[start]
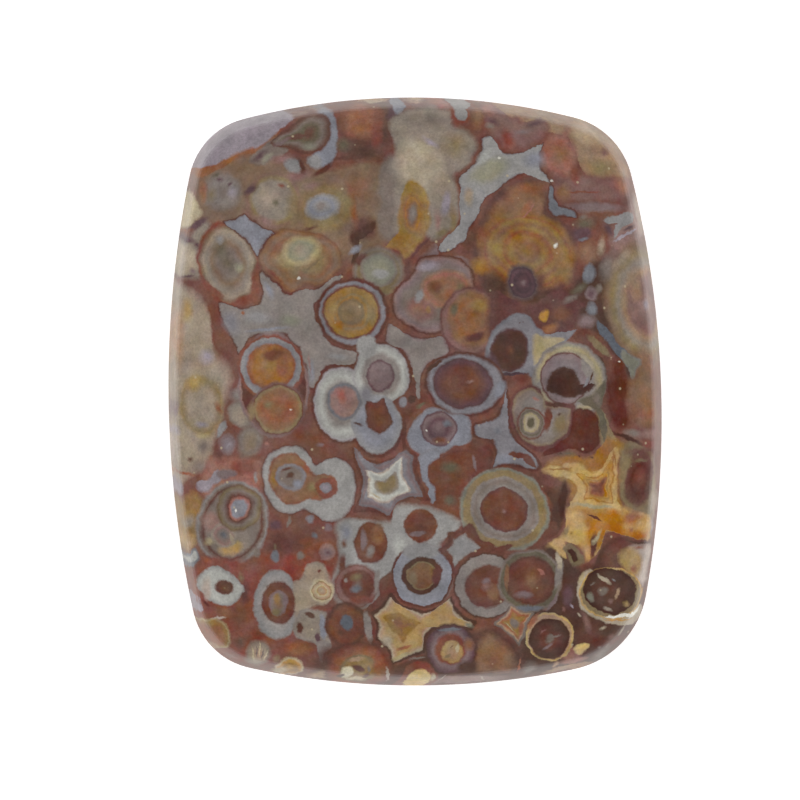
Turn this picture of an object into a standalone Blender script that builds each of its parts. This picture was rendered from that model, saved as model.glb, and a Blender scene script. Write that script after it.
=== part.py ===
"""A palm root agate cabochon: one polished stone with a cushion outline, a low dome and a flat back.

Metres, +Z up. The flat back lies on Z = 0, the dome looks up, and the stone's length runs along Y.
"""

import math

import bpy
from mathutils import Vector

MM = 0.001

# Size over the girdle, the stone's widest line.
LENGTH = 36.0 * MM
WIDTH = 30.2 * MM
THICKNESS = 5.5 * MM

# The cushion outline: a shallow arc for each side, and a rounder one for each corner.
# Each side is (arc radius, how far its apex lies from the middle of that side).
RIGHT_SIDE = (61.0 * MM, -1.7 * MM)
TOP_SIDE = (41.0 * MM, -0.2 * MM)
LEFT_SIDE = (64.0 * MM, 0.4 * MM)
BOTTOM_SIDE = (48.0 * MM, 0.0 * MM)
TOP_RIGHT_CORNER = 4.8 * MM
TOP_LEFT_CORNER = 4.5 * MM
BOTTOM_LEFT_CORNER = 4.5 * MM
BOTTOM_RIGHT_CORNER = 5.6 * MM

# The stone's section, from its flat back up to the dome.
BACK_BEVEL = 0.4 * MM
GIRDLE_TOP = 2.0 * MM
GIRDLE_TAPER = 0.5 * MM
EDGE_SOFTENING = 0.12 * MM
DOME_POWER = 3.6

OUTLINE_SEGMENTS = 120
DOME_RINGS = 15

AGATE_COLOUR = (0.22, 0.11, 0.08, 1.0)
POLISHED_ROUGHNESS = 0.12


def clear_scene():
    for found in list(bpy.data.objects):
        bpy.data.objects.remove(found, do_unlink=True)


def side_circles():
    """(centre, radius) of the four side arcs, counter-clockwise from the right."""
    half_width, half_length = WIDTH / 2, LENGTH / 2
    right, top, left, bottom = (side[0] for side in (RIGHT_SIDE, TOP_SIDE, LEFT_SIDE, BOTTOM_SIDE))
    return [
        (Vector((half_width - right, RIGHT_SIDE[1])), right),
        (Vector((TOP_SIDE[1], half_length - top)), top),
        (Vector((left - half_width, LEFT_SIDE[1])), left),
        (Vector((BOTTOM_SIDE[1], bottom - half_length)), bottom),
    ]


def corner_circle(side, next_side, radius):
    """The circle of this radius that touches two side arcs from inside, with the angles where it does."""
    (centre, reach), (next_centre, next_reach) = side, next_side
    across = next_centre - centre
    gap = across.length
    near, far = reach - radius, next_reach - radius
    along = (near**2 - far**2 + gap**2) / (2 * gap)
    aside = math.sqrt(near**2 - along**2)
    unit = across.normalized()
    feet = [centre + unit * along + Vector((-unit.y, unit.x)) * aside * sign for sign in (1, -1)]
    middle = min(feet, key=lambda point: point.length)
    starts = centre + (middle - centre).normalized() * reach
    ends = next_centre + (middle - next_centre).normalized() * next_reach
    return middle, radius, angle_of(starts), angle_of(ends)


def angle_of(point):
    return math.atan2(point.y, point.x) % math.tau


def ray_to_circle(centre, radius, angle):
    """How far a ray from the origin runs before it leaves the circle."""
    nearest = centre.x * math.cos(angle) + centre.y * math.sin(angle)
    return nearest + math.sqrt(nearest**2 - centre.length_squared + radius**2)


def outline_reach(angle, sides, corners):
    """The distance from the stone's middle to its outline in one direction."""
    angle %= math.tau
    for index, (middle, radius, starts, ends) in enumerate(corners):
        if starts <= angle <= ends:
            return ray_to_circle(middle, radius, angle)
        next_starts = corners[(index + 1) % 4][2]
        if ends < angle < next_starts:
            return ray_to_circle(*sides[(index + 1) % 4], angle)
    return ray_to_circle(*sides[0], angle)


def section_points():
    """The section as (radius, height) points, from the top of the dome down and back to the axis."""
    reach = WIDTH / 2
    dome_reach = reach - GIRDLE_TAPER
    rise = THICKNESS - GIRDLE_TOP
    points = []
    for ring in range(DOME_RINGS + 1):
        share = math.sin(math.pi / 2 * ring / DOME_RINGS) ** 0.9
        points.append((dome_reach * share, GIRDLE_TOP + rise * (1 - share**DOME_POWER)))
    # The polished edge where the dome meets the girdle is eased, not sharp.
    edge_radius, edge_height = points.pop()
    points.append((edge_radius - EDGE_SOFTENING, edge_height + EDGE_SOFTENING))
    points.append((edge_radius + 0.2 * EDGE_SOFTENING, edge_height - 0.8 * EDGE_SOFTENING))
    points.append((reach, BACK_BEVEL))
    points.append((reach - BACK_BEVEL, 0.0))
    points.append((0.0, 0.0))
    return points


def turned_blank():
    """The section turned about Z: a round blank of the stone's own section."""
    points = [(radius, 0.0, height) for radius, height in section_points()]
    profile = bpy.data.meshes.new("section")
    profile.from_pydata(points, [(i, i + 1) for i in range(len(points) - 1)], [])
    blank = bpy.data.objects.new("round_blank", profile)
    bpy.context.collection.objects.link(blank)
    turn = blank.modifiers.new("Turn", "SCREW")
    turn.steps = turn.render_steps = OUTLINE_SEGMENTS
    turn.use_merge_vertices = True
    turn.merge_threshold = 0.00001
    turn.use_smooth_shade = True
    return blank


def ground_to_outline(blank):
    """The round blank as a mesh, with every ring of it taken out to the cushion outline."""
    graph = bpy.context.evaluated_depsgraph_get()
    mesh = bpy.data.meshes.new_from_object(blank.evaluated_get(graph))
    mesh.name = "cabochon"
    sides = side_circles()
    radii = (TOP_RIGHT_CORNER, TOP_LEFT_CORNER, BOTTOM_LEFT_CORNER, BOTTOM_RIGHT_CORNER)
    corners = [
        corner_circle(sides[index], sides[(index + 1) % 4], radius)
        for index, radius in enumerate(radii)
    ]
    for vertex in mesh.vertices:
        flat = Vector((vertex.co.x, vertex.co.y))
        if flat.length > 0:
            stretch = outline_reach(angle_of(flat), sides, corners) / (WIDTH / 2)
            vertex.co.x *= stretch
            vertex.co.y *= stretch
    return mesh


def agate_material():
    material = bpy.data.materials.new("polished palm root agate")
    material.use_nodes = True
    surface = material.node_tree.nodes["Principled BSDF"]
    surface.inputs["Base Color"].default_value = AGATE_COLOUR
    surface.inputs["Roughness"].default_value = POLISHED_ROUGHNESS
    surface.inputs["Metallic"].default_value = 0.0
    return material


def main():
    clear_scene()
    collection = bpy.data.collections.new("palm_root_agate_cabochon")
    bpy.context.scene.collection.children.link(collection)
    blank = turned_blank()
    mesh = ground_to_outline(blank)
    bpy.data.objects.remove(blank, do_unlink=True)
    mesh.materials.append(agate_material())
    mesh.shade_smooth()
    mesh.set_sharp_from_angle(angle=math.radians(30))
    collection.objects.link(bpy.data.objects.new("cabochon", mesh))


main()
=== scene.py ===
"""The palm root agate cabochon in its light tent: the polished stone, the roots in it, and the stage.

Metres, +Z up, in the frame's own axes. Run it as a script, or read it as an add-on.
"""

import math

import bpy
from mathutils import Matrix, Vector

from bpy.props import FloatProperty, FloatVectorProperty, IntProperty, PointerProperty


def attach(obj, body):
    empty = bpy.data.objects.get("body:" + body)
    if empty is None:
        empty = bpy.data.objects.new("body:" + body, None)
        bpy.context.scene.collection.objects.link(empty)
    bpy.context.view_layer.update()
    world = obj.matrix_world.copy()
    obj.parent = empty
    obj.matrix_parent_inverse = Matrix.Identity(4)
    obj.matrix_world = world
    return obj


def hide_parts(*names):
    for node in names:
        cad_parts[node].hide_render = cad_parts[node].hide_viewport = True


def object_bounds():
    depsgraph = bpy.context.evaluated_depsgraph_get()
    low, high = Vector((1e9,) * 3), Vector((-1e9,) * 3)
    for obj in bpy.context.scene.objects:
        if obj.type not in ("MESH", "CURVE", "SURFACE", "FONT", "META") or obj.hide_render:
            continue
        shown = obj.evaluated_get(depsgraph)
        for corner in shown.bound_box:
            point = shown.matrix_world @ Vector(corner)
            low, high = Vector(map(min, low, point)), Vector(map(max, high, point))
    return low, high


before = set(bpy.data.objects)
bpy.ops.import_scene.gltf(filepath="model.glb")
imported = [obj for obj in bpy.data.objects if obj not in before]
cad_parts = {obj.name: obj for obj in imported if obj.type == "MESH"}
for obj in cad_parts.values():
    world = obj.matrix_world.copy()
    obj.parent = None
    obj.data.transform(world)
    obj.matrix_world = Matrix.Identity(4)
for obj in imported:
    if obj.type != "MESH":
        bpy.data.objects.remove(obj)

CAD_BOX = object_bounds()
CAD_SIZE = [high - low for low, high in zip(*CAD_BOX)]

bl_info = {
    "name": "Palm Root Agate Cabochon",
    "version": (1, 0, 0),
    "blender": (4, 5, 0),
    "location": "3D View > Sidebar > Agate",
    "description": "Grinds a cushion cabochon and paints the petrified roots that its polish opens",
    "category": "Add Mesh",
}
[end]
[start]
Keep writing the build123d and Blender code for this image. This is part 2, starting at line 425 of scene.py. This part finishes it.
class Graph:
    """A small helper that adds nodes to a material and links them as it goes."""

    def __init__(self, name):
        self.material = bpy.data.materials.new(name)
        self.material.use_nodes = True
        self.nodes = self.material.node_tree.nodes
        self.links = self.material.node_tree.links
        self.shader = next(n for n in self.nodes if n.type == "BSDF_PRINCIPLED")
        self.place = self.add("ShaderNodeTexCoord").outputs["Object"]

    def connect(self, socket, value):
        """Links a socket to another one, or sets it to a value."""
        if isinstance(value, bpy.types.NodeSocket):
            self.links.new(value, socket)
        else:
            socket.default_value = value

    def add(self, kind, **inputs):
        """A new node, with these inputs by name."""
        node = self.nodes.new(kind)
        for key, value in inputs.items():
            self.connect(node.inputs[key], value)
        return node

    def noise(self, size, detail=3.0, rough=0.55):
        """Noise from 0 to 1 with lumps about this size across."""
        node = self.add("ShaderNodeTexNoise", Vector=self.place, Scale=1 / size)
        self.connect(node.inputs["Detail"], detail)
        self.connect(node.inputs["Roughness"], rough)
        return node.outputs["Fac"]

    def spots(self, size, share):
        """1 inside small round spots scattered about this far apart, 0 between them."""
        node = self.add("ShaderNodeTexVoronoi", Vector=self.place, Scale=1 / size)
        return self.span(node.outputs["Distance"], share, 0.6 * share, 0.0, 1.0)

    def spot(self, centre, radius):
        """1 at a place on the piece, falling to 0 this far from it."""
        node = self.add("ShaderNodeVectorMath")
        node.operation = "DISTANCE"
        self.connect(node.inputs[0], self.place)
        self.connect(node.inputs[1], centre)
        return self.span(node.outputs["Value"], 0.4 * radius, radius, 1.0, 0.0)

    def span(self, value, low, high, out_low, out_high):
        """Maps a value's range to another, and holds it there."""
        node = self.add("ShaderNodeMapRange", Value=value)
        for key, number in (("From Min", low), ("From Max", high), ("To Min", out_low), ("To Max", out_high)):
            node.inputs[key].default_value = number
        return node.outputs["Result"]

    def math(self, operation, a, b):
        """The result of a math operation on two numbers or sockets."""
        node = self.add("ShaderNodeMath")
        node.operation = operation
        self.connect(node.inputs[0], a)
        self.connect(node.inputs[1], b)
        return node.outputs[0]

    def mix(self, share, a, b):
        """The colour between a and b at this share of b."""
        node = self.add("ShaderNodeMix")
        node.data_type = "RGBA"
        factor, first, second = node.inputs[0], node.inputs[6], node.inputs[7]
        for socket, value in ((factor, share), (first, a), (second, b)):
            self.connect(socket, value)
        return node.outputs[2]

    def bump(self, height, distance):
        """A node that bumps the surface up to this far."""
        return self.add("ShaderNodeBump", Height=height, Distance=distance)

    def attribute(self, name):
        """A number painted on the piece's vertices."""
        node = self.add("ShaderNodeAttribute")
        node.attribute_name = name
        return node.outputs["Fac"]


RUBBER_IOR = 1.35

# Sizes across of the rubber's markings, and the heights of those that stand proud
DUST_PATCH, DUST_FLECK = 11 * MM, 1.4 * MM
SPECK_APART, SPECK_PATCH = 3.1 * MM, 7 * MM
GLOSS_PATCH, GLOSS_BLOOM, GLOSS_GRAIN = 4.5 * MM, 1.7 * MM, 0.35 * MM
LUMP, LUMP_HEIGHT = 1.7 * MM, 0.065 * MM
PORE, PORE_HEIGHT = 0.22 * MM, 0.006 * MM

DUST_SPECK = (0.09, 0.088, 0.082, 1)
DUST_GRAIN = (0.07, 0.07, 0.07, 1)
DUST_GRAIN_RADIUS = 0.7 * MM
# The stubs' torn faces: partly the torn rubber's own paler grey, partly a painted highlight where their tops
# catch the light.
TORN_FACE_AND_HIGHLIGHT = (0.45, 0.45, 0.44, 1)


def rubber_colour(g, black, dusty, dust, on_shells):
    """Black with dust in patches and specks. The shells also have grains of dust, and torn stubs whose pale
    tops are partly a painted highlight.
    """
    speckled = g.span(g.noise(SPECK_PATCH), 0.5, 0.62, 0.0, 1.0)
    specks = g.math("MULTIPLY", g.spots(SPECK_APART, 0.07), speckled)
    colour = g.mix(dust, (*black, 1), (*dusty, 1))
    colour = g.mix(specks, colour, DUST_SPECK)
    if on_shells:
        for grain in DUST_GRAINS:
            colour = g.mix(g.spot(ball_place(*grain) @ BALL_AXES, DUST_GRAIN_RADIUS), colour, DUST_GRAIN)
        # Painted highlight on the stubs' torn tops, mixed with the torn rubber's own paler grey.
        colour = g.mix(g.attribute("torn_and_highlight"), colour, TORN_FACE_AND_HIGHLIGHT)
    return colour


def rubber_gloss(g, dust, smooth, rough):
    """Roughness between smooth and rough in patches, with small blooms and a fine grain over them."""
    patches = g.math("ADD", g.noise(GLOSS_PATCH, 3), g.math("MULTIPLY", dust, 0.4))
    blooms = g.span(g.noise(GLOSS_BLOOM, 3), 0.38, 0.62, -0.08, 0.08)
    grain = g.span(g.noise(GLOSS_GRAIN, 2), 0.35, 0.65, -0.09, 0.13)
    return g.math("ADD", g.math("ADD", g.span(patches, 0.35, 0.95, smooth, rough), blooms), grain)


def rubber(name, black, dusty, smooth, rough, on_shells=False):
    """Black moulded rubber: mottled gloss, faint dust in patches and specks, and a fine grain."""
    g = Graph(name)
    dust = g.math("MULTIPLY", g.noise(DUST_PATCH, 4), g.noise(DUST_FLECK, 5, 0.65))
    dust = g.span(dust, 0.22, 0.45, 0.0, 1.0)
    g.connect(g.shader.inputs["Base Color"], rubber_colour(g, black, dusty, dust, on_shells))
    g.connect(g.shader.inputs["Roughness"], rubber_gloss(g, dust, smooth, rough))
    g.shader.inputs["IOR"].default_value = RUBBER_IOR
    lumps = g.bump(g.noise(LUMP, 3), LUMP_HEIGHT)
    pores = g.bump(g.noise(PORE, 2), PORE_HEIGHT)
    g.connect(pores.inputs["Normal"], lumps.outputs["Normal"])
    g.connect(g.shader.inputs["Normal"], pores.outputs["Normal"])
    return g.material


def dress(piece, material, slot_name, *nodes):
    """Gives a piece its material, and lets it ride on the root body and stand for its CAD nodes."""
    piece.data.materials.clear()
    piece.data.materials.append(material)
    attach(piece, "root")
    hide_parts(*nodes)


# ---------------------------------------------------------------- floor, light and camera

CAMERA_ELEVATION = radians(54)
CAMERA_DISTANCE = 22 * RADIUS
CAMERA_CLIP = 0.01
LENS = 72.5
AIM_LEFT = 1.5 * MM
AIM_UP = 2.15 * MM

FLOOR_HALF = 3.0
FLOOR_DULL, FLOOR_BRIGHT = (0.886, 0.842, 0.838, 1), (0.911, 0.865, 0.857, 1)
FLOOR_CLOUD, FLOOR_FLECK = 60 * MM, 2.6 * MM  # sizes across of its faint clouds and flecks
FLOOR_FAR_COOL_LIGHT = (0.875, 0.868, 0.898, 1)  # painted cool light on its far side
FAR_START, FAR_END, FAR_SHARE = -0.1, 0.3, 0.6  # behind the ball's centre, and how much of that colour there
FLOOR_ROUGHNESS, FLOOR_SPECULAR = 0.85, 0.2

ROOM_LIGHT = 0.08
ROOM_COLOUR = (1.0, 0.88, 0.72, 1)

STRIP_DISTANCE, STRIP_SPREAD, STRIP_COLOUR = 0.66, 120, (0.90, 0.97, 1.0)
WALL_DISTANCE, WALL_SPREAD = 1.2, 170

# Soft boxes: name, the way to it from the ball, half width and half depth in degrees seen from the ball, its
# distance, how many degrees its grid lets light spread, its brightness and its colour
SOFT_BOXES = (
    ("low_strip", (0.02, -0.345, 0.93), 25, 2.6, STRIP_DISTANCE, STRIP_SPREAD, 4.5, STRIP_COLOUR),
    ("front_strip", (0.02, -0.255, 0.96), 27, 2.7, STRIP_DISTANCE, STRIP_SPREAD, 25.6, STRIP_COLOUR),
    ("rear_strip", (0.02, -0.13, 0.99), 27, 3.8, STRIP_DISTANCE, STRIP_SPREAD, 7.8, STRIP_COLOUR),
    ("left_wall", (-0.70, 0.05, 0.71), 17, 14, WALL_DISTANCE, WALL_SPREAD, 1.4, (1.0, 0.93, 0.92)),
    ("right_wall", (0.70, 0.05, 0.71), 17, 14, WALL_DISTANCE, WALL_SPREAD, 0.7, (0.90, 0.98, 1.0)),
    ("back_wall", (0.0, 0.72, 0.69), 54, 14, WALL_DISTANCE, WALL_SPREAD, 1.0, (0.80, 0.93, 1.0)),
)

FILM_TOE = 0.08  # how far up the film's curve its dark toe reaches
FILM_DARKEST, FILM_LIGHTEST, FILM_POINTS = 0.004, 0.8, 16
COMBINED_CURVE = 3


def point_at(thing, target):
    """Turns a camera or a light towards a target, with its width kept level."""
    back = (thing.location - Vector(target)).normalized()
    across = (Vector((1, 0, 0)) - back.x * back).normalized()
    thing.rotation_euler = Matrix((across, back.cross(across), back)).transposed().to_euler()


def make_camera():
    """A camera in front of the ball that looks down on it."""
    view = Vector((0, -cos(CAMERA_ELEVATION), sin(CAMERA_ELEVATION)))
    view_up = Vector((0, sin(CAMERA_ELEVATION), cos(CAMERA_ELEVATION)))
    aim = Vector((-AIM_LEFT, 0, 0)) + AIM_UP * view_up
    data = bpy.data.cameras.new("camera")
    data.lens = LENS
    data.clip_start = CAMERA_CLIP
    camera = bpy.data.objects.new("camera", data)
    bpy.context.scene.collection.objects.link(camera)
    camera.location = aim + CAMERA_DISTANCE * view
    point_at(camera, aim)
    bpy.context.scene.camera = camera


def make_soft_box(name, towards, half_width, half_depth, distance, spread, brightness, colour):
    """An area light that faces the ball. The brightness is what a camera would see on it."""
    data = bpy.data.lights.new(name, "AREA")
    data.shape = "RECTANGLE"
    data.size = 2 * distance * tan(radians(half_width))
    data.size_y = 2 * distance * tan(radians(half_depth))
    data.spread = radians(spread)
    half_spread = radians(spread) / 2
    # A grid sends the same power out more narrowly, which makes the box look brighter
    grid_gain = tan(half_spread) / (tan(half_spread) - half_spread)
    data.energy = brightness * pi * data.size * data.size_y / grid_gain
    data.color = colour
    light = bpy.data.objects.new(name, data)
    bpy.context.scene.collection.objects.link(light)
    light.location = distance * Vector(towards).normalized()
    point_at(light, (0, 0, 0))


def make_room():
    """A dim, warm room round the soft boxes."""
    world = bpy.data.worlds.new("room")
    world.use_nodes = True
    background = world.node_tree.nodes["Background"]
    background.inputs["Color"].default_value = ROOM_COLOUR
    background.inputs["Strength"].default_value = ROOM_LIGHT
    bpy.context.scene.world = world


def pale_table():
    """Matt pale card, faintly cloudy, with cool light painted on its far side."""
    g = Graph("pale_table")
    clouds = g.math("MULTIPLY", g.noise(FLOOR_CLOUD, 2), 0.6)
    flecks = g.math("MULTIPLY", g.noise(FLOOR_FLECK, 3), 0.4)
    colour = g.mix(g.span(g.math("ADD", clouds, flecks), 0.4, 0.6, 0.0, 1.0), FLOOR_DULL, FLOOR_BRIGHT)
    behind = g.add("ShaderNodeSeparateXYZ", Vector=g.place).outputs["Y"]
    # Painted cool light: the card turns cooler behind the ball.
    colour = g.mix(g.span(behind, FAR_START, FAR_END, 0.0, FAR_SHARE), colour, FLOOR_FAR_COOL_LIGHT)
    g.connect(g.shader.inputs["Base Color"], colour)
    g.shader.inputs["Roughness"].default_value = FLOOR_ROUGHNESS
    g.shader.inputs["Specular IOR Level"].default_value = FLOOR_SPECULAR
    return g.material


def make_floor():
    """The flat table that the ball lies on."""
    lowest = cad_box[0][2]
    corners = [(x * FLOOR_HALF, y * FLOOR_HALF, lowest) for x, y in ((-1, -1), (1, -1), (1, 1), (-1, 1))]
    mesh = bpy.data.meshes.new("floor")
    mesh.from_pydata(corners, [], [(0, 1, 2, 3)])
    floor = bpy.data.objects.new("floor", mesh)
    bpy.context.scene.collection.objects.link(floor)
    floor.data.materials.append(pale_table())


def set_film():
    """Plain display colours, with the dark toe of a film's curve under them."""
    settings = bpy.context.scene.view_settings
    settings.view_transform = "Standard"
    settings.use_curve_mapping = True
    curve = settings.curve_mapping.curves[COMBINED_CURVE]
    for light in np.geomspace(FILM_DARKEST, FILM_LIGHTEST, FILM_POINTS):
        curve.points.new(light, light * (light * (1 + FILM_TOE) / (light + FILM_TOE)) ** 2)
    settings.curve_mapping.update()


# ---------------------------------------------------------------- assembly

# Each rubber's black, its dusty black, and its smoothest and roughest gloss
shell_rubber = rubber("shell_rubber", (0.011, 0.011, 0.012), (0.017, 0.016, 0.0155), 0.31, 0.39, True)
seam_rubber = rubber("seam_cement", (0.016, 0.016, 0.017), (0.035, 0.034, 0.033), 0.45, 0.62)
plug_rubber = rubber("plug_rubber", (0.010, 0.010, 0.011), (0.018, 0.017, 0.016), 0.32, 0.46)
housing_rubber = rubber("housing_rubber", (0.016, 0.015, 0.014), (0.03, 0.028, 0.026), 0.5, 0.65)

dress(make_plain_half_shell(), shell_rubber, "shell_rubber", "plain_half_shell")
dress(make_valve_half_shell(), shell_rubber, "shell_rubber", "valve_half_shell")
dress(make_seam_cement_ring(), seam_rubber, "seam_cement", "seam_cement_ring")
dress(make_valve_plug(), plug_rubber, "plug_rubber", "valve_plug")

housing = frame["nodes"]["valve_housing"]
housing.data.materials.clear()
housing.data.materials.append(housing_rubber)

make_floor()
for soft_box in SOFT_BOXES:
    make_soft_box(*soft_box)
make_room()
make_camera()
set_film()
[end]
*Written problem*
In the listing above, locate the line containing "Turn this picture" and the line containing "a flat back.". Extract those two lines and every line between them, exactly as written, and only those.

*Exercise output*
Turn this picture of an object into a standalone Blender script that builds each of its parts. This picture was rendered from that model, saved as model.glb, and a Blender scene script. Write that script after it.
=== part.py ===
"""A palm root agate cabochon: one polished stone with a cushion outline, a low dome and a flat back.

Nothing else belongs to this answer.